- RECORDED DATA:
==*==

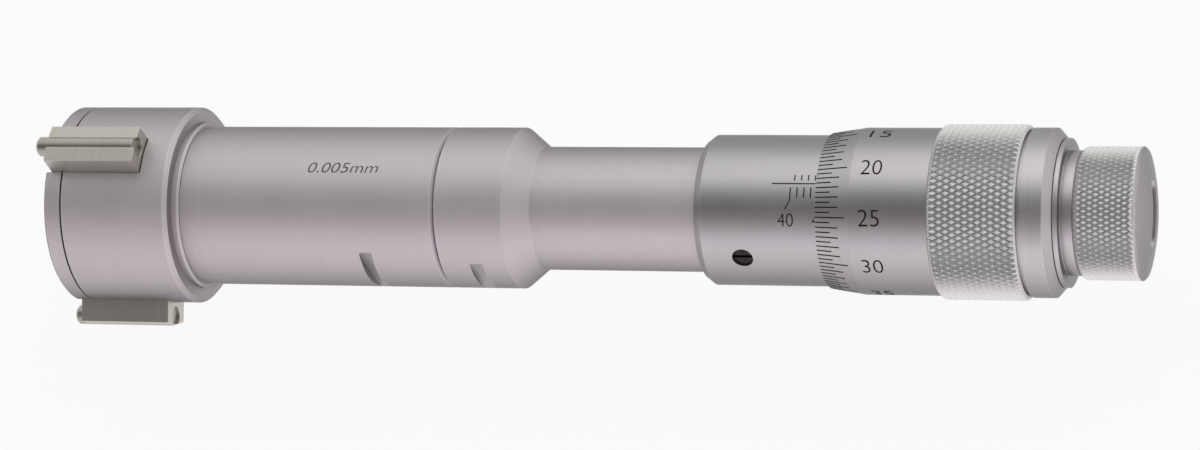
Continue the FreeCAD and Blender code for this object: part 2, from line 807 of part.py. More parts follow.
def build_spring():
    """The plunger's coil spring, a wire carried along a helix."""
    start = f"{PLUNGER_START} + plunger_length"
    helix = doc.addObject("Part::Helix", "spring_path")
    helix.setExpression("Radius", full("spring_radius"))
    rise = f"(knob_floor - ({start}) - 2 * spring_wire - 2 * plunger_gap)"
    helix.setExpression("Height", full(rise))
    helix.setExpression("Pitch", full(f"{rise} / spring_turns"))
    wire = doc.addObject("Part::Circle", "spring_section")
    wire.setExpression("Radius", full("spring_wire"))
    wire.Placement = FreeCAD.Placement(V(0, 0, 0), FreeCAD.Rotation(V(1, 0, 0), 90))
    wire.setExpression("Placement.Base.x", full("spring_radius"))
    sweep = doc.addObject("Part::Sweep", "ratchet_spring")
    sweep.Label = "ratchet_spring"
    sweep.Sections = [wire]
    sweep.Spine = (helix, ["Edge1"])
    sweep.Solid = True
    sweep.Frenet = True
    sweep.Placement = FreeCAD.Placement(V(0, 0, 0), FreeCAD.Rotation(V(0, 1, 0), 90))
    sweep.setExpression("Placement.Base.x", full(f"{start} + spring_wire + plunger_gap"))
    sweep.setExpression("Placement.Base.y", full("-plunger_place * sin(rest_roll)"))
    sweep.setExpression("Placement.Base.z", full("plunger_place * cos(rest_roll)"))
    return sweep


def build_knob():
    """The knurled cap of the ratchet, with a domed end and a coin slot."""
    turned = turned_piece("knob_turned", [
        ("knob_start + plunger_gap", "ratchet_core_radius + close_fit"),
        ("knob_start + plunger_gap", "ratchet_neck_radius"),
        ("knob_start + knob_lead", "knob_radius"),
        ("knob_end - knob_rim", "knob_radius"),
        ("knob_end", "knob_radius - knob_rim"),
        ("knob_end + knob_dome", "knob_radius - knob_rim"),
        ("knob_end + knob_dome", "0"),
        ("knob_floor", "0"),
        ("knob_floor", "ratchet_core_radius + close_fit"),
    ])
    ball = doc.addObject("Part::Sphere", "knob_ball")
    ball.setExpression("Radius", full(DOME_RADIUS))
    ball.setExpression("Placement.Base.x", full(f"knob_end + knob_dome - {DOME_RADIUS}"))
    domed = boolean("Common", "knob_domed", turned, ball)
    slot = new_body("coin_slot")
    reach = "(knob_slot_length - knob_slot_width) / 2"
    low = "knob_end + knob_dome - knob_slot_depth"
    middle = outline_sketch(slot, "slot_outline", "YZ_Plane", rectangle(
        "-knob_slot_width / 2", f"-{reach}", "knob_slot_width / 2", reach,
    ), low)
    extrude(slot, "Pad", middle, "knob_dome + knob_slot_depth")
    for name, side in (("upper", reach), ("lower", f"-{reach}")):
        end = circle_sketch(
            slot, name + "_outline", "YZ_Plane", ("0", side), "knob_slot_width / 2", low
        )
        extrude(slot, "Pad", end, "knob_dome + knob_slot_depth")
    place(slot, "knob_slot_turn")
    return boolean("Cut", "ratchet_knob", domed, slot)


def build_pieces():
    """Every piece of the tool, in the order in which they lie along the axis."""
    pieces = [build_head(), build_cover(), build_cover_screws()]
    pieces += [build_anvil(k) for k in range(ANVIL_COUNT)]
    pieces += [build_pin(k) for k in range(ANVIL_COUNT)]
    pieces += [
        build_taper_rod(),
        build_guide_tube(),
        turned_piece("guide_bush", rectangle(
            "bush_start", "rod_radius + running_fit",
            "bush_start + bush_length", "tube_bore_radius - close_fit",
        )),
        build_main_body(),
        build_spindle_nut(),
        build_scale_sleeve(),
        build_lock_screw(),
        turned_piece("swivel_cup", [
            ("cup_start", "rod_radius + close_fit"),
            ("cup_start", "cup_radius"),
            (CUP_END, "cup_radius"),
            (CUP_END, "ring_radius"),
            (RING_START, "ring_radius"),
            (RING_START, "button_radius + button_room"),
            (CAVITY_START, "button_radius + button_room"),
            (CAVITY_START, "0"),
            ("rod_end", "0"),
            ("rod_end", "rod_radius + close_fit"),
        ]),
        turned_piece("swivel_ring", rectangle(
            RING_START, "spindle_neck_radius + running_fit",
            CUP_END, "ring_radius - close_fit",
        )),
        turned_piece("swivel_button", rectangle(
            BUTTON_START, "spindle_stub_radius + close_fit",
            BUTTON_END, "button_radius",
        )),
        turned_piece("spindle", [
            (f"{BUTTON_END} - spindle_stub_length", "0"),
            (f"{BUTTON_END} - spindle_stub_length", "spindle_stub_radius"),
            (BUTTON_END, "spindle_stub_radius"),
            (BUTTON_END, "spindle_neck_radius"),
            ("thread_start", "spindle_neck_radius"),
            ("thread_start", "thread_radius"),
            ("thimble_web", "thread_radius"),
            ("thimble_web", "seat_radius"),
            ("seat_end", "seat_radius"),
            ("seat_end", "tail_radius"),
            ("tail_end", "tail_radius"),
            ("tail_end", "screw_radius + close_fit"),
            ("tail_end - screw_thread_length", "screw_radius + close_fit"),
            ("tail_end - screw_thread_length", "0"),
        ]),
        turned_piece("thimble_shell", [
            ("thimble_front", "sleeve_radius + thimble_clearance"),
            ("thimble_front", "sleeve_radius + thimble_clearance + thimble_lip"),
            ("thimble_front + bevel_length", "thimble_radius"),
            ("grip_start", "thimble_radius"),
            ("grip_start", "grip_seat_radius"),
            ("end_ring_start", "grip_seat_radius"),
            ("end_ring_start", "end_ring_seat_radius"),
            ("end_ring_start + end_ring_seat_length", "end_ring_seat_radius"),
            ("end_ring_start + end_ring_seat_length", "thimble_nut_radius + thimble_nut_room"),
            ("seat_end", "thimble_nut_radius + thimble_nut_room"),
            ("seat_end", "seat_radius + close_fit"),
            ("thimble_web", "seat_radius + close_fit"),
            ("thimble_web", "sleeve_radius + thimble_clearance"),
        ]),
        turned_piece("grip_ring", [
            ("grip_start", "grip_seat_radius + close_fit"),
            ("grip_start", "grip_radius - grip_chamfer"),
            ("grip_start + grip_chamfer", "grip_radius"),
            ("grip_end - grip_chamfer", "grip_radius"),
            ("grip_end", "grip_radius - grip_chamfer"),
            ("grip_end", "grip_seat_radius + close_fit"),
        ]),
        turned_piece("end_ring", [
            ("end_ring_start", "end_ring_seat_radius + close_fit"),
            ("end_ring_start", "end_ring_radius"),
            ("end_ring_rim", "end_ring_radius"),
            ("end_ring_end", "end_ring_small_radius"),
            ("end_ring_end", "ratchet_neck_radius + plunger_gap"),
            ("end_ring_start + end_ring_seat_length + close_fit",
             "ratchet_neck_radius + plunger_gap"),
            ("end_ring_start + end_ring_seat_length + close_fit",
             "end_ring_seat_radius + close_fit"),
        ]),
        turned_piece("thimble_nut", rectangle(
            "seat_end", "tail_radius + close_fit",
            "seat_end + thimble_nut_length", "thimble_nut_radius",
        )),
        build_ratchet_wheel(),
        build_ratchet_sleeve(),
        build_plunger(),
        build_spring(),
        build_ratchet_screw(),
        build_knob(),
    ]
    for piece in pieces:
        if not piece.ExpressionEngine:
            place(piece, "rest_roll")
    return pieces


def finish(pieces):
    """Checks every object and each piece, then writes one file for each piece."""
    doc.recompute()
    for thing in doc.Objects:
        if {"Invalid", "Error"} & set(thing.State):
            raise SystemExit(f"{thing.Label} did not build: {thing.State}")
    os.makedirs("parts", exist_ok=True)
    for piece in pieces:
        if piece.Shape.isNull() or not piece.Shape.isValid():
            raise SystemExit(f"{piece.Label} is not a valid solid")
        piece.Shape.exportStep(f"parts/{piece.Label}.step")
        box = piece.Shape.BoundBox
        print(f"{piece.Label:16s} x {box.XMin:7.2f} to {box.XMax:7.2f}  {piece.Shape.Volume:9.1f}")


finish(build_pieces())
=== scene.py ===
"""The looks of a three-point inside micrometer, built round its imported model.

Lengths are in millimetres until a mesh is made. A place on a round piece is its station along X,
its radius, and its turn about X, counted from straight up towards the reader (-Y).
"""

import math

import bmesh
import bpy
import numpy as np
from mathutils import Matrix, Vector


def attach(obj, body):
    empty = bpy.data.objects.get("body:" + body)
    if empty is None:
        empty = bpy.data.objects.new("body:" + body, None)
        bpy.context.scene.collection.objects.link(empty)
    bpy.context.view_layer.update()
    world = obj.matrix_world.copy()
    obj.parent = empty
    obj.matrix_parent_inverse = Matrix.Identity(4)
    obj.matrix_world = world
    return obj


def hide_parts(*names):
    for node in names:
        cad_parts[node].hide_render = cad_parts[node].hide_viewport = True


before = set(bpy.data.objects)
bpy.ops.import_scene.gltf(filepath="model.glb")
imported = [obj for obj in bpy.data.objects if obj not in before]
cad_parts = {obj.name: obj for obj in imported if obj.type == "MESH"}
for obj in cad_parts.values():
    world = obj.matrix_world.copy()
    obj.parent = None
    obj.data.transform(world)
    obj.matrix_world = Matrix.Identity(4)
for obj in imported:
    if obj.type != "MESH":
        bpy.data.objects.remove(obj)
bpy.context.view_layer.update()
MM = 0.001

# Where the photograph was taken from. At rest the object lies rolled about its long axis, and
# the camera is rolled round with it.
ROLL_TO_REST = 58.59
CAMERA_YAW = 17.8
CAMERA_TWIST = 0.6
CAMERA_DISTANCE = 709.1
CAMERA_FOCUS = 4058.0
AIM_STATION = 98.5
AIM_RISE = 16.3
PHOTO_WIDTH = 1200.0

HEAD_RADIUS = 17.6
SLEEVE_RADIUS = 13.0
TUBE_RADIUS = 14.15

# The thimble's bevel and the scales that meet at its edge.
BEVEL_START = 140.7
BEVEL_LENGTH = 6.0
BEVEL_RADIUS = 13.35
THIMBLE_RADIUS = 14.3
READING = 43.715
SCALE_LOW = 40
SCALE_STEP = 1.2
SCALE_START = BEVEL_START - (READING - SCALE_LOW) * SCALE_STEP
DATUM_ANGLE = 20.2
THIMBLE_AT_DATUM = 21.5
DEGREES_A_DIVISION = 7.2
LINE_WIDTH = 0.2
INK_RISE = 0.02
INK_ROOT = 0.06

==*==

Find the line containing "obj.matrix_world = Matrix.Identity(4)", then output it and every line after it to the end of the data, exactly.

    obj.matrix_world = Matrix.Identity(4)
for obj in imported:
    if obj.type != "MESH":
        bpy.data.objects.remove(obj)
bpy.context.view_layer.update()
MM = 0.001

# Where the photograph was taken from. At rest the object lies rolled about its long axis, and
# the camera is rolled round with it.
ROLL_TO_REST = 58.59
CAMERA_YAW = 17.8
CAMERA_TWIST = 0.6
CAMERA_DISTANCE = 709.1
CAMERA_FOCUS = 4058.0
AIM_STATION = 98.5
AIM_RISE = 16.3
PHOTO_WIDTH = 1200.0

HEAD_RADIUS = 17.6
SLEEVE_RADIUS = 13.0
TUBE_RADIUS = 14.15

# The thimble's bevel and the scales that meet at its edge.
BEVEL_START = 140.7
BEVEL_LENGTH = 6.0
BEVEL_RADIUS = 13.35
THIMBLE_RADIUS = 14.3
READING = 43.715
SCALE_LOW = 40
SCALE_STEP = 1.2
SCALE_START = BEVEL_START - (READING - SCALE_LOW) * SCALE_STEP
DATUM_ANGLE = 20.2
THIMBLE_AT_DATUM = 21.5
DEGREES_A_DIVISION = 7.2
LINE_WIDTH = 0.2
INK_RISE = 0.02
INK_ROOT = 0.06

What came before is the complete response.